With this in mind, consider your usage of ST_DWithin: you intend to find geometries in a radius of 150 meter - but your CRS is EPSG:4326, which has degree as unit. Thus you are searching for geometries in a radius of 150 degrees, with the result of e.g. ST_Distance being useless due to it being in degrees as well.

The same applies to ST_Expand, and that´s why I asked if your geometries are projected - and I should have asked for cartesian projection, to differentiate from a geographical projection (not the official terminology I guess...).

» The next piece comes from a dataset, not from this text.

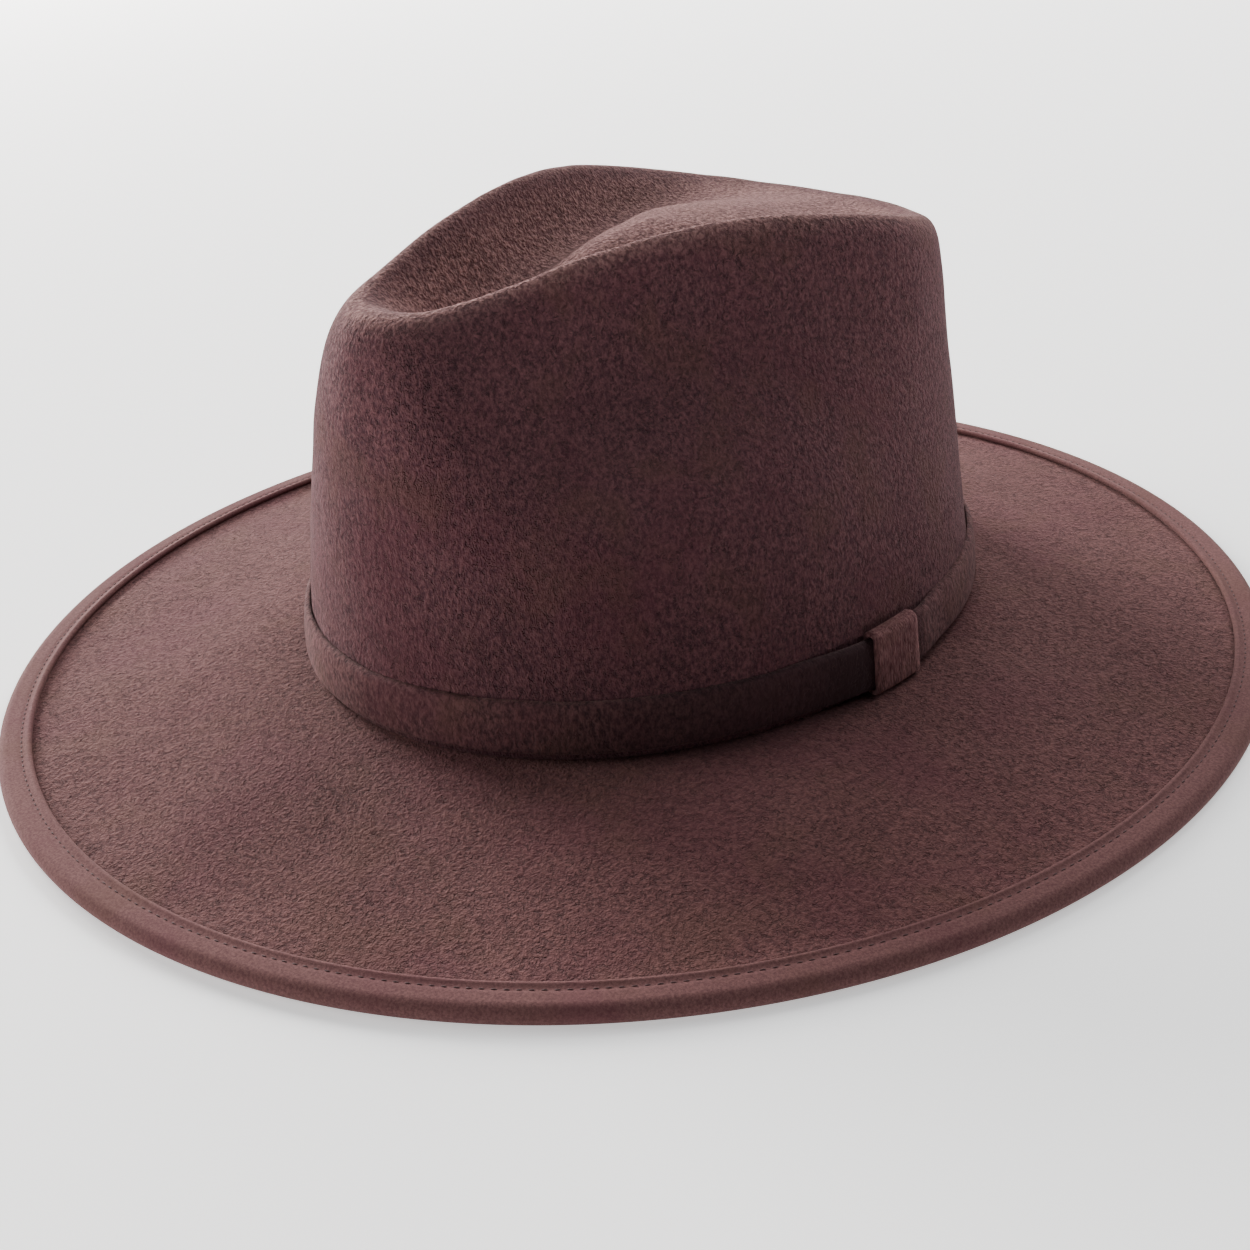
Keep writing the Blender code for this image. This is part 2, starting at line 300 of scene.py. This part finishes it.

If you want consistent results (one degree of Longitude doesn´t represent the same distance over different Latitudes), and to use meter as units for your calculations (and as return value from used functions) you will need to reproject your data into an appropriate cartesian projection for your AOI.

However, if that is undesirable, PostGIS implements a second data type for geometries that is worth getting to know better: geography. Many functions (e.g. ST_DWithin, but not ST_Expand) offer an own function signature to pass in geography types instead of geometry; if used, those functions will do their calculations based on spherical/spheroidal algebra (Haversine/Vincenty's formulae etc.) with significantly better precision (at the cost of performance) and will implicitly use meter as units. This data type assumes EPSG:4326 as CRS to transform from geometry, and can simply be cast on-the-fly.

This is all pretty loosely explained and some things are only the tip of the iceberg. With the KNN query you should get better speed, given that you set up indexes and make sure you know what units you are working with. If precision is of concern, use a cast to geography, at the cost of some speed (e.g. g1.geom::geography).

  • you could use the 'ST_Expand` filter with a value of 0.001, which represents about 110m at the equator. adjust carefully if needed.
    – geozelot
    Commented Sep 27, 2018 at 12:02
  • Great answer. You made everything much more clear. KNN and indexes make it run faster. Solved!
    – A.T.
    Commented Sep 27, 2018 at 13:45
  • 1
    KNN operator <-> thanks for sharing this information, answers like this make GIS.SE a valuable resource.